═══ Data provided ═══

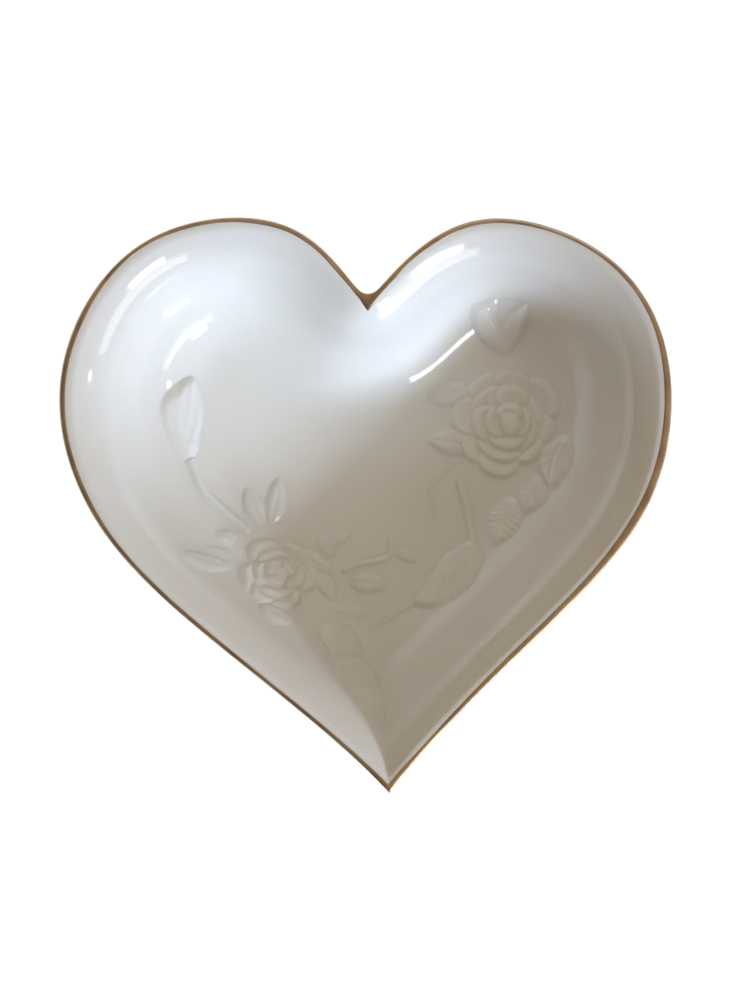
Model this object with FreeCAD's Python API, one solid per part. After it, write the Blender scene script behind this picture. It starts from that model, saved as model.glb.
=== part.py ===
"""Heart-shaped porcelain trinket dish with a gilt lip and two raised rose sprays.

Frame, in millimetres: +Z up, +Y towards the cleft of the heart, +X to the right when the dish
is read with its point towards the reader. The foot stands on Z = 0, and the origin is at the
middle of the dish's own box, seen from above.

The dish is one family of heart outlines. RIM is the outline of the lip and FLOOR the outline a
distance WALL_RUN inside it, each half running from the cleft to the point. A place on the dish's
section is (inset, height): how far in from the rim, and how far above the table.
"""
import FreeCAD, Part
import math
import os
from FreeCAD import Vector

# Driving dimensions
WALL_RUN = 21.0
FLOOR_TOP = 5.3
RECESS = 2.2
LEAF_RELIEF = 0.8
STEM_RELIEF = 0.7
BUD_RELIEF = 1.4
ROSE_RELIEFS = (0.8, 1.2, 1.6)
SEW_GAP = 1e-4
PRISM_TOP = 40.0

# Control points of the outlines, from the cleft to the point
RIM = {
    "right": [(0.5, 44.0), (1.5, 44.0), (2.6, 44.8), (9.5, 53.0), (24.5, 62.5), (51.5, 54.5),
              (65.5, 33.5), (63.0, 0.5), (41.5, -22.5), (13.5, -48.5), (5.0, -60.0)],
    "left": [(0.5, 44.0), (-0.5, 44.0), (-1.6, 44.8), (-10.0, 56.0), (-24.0, 61.5), (-50.5, 56.5),
             (-67.0, 28.0), (-60.0, -1.5), (-39.5, -23.5), (-5.0, -49.0), (5.0, -60.0)],
}
FLOOR = {
    "right": [(0.5, 24.0), (7.5, 24.0), (14.5, 28.0), (20.5, 34.0), (28.0, 38.0), (36.5, 35.5),
              (40.5, 26.0), (39.0, 9.0), (27.5, -6.0), (11.0, -22.5), (3.0, -31.0)],
    "left": [(0.5, 24.0), (-6.5, 24.0), (-13.5, 28.0), (-19.5, 34.0), (-27.0, 38.0), (-35.5, 35.5),
             (-40.0, 25.0), (-38.0, 8.0), (-26.0, -7.0), (-4.0, -24.0), (3.0, -31.0)],
}
HALVES = ("right", "left")

# Section of the dish as (inset, height) control points, from the foot out and over the lip
FOOT_OUTSIDE = [(20.9, 0.0), (19.9, 0.0), (19.7, 1.2), (19.6, 2.0)]
OUTER_WALL = [(19.6, 2.0), (18.2, 2.1), (14.9, 4.4), (11.5, 10.4), (8.9, 17.0), (6.2, 23.0),
              (3.0, 27.0), (1.1, 28.9)]
LIP = [(1.1, 28.9), (0.4, 29.6), (0.0, 30.5), (0.9, 31.15), (1.9, 31.0), (2.6, 30.8)]
GILDING = [(1.1, 28.9), (0.15, 29.5), (-0.35, 30.6), (0.8, 31.5), (2.0, 31.2), (2.6, 30.8)]
INNER_WALL = [(2.6, 30.8), (4.2, 29.8), (7.8, 27.4), (10.4, 20.6), (13.6, 13.4), (18.0, 8.6),
              (22.6, 5.9), (25.4, FLOOR_TOP), (27.5, FLOOR_TOP)]
FOOT_INSIDE = [(22.2, 0.0), (23.2, 0.0), (23.4, 1.2), (23.5, RECESS)]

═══

◆ **Short task**
Repeat every line of the material exactly as given.

◆ **Full solution**
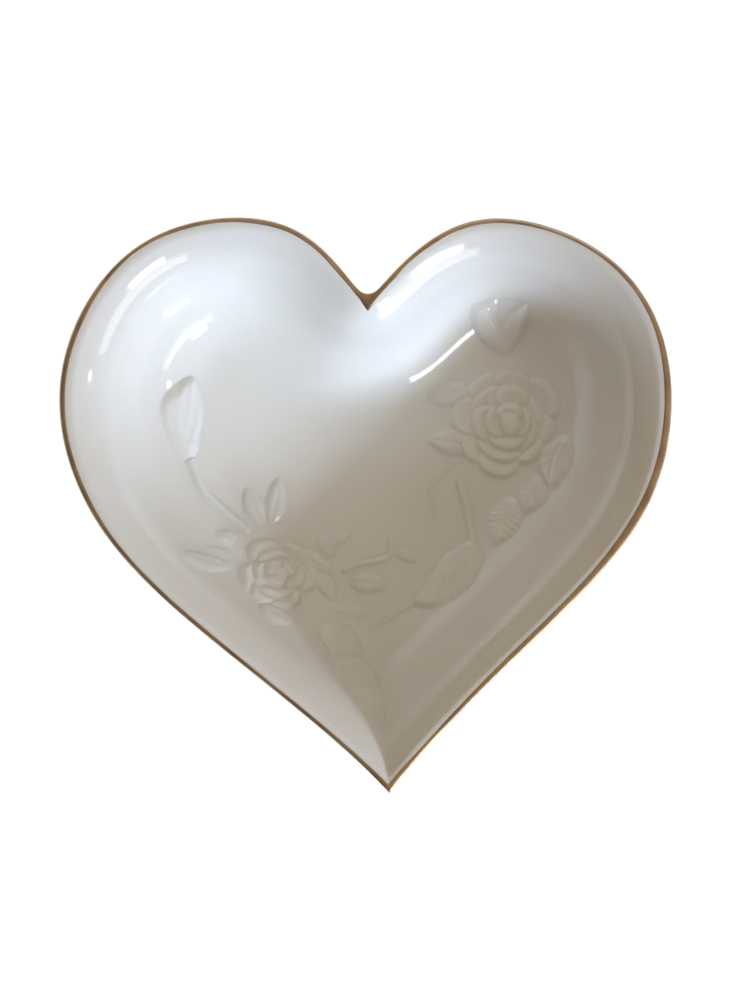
Model this object with FreeCAD's Python API, one solid per part. After it, write the Blender scene script behind this picture. It starts from that model, saved as model.glb.
=== part.py ===
"""Heart-shaped porcelain trinket dish with a gilt lip and two raised rose sprays.

Frame, in millimetres: +Z up, +Y towards the cleft of the heart, +X to the right when the dish
is read with its point towards the reader. The foot stands on Z = 0, and the origin is at the
middle of the dish's own box, seen from above.

The dish is one family of heart outlines. RIM is the outline of the lip and FLOOR the outline a
distance WALL_RUN inside it, each half running from the cleft to the point. A place on the dish's
section is (inset, height): how far in from the rim, and how far above the table.
"""
import FreeCAD, Part
import math
import os
from FreeCAD import Vector

# Driving dimensions
WALL_RUN = 21.0
FLOOR_TOP = 5.3
RECESS = 2.2
LEAF_RELIEF = 0.8
STEM_RELIEF = 0.7
BUD_RELIEF = 1.4
ROSE_RELIEFS = (0.8, 1.2, 1.6)
SEW_GAP = 1e-4
PRISM_TOP = 40.0

# Control points of the outlines, from the cleft to the point
RIM = {
    "right": [(0.5, 44.0), (1.5, 44.0), (2.6, 44.8), (9.5, 53.0), (24.5, 62.5), (51.5, 54.5),
              (65.5, 33.5), (63.0, 0.5), (41.5, -22.5), (13.5, -48.5), (5.0, -60.0)],
    "left": [(0.5, 44.0), (-0.5, 44.0), (-1.6, 44.8), (-10.0, 56.0), (-24.0, 61.5), (-50.5, 56.5),
             (-67.0, 28.0), (-60.0, -1.5), (-39.5, -23.5), (-5.0, -49.0), (5.0, -60.0)],
}
FLOOR = {
    "right": [(0.5, 24.0), (7.5, 24.0), (14.5, 28.0), (20.5, 34.0), (28.0, 38.0), (36.5, 35.5),
              (40.5, 26.0), (39.0, 9.0), (27.5, -6.0), (11.0, -22.5), (3.0, -31.0)],
    "left": [(0.5, 24.0), (-6.5, 24.0), (-13.5, 28.0), (-19.5, 34.0), (-27.0, 38.0), (-35.5, 35.5),
             (-40.0, 25.0), (-38.0, 8.0), (-26.0, -7.0), (-4.0, -24.0), (3.0, -31.0)],
}
HALVES = ("right", "left")

# Section of the dish as (inset, height) control points, from the foot out and over the lip
FOOT_OUTSIDE = [(20.9, 0.0), (19.9, 0.0), (19.7, 1.2), (19.6, 2.0)]
OUTER_WALL = [(19.6, 2.0), (18.2, 2.1), (14.9, 4.4), (11.5, 10.4), (8.9, 17.0), (6.2, 23.0),
              (3.0, 27.0), (1.1, 28.9)]
LIP = [(1.1, 28.9), (0.4, 29.6), (0.0, 30.5), (0.9, 31.15), (1.9, 31.0), (2.6, 30.8)]
GILDING = [(1.1, 28.9), (0.15, 29.5), (-0.35, 30.6), (0.8, 31.5), (2.0, 31.2), (2.6, 30.8)]
INNER_WALL = [(2.6, 30.8), (4.2, 29.8), (7.8, 27.4), (10.4, 20.6), (13.6, 13.4), (18.0, 8.6),
              (22.6, 5.9), (25.4, FLOOR_TOP), (27.5, FLOOR_TOP)]
FOOT_INSIDE = [(22.2, 0.0), (23.2, 0.0), (23.4, 1.2), (23.5, RECESS)]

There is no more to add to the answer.